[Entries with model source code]
+---+

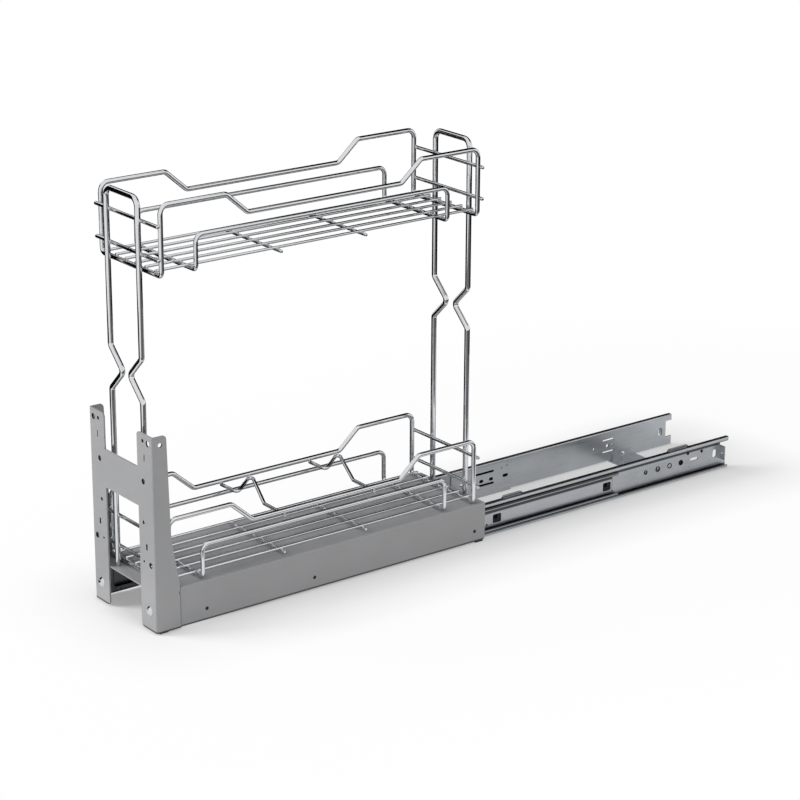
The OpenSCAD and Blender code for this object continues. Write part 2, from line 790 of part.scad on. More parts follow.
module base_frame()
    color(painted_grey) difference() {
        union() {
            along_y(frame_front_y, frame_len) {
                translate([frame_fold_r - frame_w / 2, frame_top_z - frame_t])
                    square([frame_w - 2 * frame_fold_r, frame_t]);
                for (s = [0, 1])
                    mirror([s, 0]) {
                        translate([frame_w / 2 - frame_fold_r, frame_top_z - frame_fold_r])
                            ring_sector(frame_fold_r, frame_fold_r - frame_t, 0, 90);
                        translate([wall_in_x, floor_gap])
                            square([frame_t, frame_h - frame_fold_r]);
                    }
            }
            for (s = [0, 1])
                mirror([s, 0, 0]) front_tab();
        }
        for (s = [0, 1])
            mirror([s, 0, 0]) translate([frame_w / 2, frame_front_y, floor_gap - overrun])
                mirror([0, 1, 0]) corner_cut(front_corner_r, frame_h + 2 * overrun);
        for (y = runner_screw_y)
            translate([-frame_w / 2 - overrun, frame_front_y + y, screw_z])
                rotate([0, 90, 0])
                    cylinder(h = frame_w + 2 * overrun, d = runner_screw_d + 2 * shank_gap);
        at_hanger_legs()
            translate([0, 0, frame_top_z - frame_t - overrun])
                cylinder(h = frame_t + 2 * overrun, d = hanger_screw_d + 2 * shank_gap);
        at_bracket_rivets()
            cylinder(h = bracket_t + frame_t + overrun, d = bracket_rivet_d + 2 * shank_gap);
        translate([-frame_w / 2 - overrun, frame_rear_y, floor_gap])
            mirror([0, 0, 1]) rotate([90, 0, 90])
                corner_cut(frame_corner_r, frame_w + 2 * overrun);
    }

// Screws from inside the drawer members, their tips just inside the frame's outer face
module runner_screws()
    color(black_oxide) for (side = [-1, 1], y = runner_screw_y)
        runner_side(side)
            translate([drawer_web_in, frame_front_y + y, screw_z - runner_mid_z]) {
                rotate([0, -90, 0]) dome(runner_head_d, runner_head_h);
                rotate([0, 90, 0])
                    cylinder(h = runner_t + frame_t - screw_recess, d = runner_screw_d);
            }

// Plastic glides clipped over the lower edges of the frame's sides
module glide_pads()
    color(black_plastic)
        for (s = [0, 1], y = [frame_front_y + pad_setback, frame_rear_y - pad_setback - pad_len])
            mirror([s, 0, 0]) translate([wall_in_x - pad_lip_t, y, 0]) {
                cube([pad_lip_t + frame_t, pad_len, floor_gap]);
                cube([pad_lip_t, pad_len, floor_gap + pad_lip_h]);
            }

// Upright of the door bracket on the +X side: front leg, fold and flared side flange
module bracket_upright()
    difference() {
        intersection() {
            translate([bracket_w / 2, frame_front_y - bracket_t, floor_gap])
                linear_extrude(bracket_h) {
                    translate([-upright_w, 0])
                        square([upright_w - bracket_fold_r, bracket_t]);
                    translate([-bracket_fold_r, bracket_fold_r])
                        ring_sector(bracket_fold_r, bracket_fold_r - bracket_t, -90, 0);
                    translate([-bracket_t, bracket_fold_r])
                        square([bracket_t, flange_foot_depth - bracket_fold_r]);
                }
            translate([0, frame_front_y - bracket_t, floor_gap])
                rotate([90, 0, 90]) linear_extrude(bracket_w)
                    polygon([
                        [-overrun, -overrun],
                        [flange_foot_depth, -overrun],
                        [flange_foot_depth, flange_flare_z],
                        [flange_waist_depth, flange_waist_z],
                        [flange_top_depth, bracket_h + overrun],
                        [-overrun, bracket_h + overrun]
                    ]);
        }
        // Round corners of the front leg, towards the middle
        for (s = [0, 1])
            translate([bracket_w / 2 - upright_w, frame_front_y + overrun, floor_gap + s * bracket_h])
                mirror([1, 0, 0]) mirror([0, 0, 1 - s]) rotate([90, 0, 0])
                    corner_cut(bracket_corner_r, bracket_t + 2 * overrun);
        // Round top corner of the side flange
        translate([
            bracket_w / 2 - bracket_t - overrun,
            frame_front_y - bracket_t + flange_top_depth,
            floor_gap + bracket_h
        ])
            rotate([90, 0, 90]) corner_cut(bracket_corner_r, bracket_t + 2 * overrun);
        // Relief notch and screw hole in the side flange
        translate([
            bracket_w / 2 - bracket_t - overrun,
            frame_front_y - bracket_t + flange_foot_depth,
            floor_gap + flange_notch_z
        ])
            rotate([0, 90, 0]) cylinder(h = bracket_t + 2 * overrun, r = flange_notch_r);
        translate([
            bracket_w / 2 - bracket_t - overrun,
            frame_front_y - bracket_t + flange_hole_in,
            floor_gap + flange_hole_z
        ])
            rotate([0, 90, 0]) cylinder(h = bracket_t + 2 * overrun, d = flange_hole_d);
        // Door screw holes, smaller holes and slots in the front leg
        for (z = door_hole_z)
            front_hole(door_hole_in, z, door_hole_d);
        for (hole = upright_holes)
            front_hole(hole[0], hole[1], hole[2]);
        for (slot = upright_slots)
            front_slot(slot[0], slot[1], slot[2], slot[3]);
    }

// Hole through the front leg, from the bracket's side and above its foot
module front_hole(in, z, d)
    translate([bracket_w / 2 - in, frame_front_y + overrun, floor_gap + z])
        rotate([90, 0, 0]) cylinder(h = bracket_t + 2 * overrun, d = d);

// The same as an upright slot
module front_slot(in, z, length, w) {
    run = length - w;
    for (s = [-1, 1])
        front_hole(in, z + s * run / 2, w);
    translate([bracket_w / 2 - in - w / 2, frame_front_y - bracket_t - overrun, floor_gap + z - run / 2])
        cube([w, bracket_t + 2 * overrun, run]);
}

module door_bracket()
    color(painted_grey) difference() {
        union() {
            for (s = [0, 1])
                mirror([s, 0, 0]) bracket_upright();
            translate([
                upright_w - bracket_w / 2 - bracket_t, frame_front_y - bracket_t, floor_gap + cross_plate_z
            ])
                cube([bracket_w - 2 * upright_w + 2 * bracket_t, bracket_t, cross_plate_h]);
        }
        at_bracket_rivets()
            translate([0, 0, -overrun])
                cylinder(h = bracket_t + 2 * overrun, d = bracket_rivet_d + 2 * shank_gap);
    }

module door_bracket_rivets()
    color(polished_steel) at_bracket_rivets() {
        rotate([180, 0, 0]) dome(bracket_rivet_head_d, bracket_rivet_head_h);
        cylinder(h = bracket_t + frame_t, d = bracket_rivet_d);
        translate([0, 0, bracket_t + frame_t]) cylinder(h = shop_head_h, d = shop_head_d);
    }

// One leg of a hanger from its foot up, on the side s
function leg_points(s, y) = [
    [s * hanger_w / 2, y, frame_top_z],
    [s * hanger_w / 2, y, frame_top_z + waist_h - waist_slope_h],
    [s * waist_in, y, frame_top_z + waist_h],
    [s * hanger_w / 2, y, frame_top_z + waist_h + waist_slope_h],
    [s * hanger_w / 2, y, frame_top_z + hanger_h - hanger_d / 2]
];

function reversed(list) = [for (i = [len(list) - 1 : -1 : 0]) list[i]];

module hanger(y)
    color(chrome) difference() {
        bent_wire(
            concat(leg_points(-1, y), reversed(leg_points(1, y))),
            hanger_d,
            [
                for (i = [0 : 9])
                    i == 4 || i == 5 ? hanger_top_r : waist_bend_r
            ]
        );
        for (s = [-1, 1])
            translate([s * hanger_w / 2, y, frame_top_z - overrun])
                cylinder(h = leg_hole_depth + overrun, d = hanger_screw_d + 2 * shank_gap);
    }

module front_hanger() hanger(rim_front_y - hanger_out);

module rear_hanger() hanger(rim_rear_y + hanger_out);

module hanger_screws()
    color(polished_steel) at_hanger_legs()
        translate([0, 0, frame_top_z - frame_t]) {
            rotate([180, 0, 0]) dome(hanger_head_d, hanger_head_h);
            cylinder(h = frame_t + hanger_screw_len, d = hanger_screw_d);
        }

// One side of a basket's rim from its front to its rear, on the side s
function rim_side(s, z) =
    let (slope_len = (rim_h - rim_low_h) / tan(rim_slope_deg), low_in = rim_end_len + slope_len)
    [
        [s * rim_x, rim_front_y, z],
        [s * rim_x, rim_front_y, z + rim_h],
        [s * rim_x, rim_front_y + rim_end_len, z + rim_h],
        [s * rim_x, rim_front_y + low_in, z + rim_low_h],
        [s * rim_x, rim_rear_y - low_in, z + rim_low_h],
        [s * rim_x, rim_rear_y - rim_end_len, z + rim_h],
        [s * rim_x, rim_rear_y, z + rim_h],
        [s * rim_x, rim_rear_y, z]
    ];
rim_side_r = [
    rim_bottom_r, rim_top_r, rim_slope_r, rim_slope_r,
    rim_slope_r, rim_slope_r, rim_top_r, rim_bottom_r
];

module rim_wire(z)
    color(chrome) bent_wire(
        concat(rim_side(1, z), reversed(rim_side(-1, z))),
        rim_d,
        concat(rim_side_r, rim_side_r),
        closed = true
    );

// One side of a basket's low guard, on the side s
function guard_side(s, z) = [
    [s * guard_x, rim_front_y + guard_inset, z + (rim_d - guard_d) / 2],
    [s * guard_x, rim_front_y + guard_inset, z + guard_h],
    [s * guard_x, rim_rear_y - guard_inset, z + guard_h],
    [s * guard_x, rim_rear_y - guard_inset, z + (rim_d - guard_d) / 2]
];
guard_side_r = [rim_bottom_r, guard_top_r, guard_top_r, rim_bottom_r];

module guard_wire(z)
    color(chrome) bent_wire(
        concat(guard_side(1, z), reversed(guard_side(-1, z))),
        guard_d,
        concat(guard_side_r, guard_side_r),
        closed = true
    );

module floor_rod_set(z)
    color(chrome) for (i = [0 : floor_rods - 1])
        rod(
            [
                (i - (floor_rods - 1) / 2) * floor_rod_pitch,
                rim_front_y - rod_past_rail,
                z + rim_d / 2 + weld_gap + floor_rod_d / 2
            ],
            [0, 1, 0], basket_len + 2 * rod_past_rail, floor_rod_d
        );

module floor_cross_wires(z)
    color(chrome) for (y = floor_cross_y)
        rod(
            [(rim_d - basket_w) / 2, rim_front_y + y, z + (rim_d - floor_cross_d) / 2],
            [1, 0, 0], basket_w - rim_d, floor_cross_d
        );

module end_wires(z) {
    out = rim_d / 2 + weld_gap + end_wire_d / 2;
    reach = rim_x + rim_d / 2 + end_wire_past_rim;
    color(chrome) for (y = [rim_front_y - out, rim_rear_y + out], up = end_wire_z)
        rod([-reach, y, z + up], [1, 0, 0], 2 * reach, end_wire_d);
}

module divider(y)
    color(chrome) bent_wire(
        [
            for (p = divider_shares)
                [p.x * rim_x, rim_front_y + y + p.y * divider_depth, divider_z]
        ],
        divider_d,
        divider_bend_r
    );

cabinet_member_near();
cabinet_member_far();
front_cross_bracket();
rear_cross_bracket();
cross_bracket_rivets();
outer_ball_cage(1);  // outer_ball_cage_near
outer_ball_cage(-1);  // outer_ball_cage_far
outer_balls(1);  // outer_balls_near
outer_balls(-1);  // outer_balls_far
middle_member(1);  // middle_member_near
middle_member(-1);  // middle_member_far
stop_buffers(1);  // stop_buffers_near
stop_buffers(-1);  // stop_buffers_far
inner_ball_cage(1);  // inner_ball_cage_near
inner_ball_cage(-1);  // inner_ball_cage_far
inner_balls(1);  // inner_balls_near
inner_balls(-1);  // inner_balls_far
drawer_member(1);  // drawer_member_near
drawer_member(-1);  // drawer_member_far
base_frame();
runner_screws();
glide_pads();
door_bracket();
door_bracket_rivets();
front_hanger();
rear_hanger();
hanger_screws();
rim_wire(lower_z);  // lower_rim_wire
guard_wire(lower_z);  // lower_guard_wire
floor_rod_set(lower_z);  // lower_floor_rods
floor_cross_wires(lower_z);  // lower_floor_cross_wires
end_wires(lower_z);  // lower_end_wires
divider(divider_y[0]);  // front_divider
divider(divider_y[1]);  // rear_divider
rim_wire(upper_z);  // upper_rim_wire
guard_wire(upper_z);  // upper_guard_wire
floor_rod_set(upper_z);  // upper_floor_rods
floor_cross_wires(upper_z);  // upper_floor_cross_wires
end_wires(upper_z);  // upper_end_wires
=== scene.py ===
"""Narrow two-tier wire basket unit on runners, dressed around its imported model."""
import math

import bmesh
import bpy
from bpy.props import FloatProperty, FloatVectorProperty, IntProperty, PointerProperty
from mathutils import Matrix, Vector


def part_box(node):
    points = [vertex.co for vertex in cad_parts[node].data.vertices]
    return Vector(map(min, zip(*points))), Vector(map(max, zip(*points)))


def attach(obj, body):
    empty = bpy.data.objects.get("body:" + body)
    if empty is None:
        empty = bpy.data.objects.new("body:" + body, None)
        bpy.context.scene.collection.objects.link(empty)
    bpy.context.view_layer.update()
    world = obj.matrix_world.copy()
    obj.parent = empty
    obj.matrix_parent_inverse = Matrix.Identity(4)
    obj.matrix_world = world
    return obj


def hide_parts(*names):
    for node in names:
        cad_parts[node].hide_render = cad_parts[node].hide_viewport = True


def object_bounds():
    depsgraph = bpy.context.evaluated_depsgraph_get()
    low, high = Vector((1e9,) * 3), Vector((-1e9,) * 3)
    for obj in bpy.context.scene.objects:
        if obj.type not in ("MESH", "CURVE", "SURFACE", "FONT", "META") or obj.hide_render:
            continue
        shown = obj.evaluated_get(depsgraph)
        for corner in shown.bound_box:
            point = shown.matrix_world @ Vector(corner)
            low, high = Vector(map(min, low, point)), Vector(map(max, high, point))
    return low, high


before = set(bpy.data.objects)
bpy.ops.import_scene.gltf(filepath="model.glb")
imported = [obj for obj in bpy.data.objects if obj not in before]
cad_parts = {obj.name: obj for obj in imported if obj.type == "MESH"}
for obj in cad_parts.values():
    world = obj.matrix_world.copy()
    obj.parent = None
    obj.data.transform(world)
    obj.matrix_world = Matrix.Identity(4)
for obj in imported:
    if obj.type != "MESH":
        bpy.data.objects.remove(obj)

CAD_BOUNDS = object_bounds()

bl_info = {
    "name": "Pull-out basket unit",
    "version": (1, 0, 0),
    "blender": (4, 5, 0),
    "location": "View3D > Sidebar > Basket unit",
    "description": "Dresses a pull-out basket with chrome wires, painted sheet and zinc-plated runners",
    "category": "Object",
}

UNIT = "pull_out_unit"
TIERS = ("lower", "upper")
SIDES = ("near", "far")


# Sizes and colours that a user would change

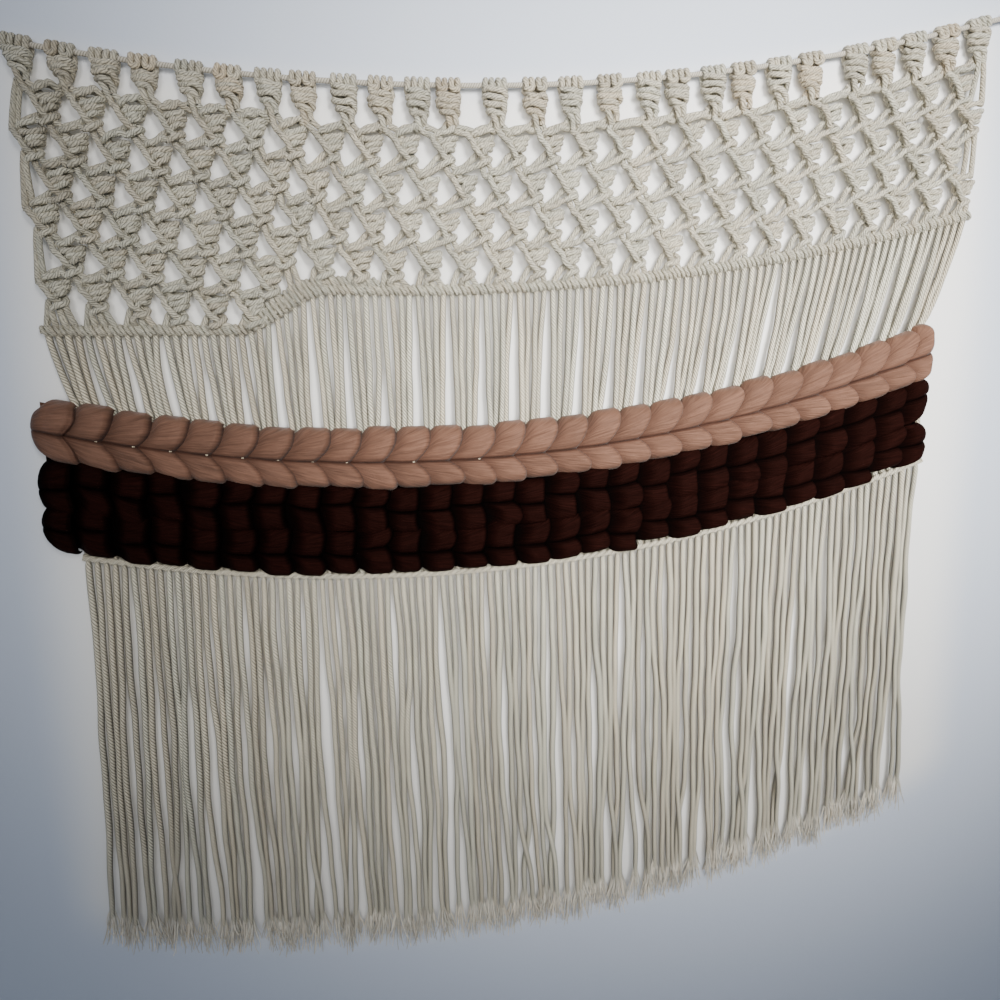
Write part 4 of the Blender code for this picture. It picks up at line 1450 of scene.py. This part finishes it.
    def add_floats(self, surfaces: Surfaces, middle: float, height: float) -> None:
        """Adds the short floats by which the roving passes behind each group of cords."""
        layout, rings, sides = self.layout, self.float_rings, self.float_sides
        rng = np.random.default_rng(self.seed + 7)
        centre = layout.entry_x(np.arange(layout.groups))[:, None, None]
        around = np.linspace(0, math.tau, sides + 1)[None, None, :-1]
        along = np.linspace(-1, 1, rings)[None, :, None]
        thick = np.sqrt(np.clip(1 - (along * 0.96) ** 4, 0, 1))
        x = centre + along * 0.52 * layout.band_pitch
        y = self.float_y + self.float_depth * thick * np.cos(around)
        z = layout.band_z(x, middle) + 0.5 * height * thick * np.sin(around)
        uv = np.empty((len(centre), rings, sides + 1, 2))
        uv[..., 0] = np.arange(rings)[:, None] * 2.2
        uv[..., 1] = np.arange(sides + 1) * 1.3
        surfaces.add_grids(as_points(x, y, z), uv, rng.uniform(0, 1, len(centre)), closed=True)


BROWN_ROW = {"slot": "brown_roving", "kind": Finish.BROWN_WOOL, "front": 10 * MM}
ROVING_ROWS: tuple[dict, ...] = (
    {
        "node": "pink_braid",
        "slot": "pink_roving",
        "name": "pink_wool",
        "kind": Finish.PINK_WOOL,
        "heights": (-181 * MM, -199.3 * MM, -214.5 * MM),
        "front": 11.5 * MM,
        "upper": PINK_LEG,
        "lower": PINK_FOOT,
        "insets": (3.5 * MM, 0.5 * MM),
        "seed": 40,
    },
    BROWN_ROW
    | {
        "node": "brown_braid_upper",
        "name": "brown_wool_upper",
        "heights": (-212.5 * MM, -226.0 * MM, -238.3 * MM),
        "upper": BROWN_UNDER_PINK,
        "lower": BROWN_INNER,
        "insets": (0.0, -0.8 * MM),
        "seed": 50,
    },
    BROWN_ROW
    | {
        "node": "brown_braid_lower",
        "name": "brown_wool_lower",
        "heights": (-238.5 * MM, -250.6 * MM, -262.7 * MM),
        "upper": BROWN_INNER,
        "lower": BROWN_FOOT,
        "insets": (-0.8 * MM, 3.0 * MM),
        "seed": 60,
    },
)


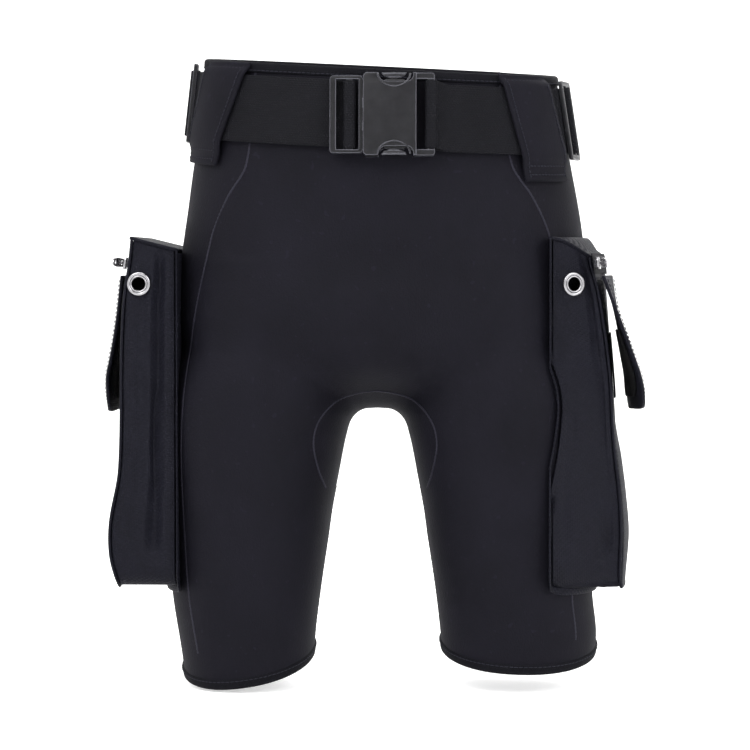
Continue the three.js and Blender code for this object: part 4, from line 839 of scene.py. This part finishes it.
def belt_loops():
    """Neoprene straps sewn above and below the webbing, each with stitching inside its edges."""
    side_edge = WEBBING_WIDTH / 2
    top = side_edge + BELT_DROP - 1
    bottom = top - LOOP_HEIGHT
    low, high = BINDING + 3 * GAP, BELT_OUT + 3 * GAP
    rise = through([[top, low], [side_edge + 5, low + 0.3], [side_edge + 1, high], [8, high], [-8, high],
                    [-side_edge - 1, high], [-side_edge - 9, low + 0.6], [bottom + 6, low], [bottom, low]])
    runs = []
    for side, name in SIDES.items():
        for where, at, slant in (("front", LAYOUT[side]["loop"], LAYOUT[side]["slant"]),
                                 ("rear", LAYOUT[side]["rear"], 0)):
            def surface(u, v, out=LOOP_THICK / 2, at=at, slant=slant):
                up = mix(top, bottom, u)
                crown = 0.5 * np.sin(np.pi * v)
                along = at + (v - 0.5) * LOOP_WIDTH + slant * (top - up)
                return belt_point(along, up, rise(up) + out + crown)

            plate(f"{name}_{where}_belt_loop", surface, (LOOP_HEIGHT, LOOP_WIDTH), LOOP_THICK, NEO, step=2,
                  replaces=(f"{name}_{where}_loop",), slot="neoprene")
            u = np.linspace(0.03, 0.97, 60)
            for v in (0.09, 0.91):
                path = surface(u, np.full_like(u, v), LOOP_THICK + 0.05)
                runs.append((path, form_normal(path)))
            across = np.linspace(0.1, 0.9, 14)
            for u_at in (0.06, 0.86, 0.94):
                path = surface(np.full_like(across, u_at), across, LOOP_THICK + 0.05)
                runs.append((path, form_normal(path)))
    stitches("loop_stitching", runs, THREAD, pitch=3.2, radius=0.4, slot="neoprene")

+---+

» WRITTEN PROBLEM
In the material above, locate the line containing "base_frame();" and the line containing "points = [vertex.co". Transcribe exactly those two lines and every line between them, and nothing more.

» IN RESPONSE
base_frame();
runner_screws();
glide_pads();
door_bracket();
door_bracket_rivets();
front_hanger();
rear_hanger();
hanger_screws();
rim_wire(lower_z);  // lower_rim_wire
guard_wire(lower_z);  // lower_guard_wire
floor_rod_set(lower_z);  // lower_floor_rods
floor_cross_wires(lower_z);  // lower_floor_cross_wires
end_wires(lower_z);  // lower_end_wires
divider(divider_y[0]);  // front_divider
divider(divider_y[1]);  // rear_divider
rim_wire(upper_z);  // upper_rim_wire
guard_wire(upper_z);  // upper_guard_wire
floor_rod_set(upper_z);  // upper_floor_rods
floor_cross_wires(upper_z);  // upper_floor_cross_wires
end_wires(upper_z);  // upper_end_wires
=== scene.py ===
"""Narrow two-tier wire basket unit on runners, dressed around its imported model."""
import math

import bmesh
import bpy
from bpy.props import FloatProperty, FloatVectorProperty, IntProperty, PointerProperty
from mathutils import Matrix, Vector


def part_box(node):
    points = [vertex.co for vertex in cad_parts[node].data.vertices]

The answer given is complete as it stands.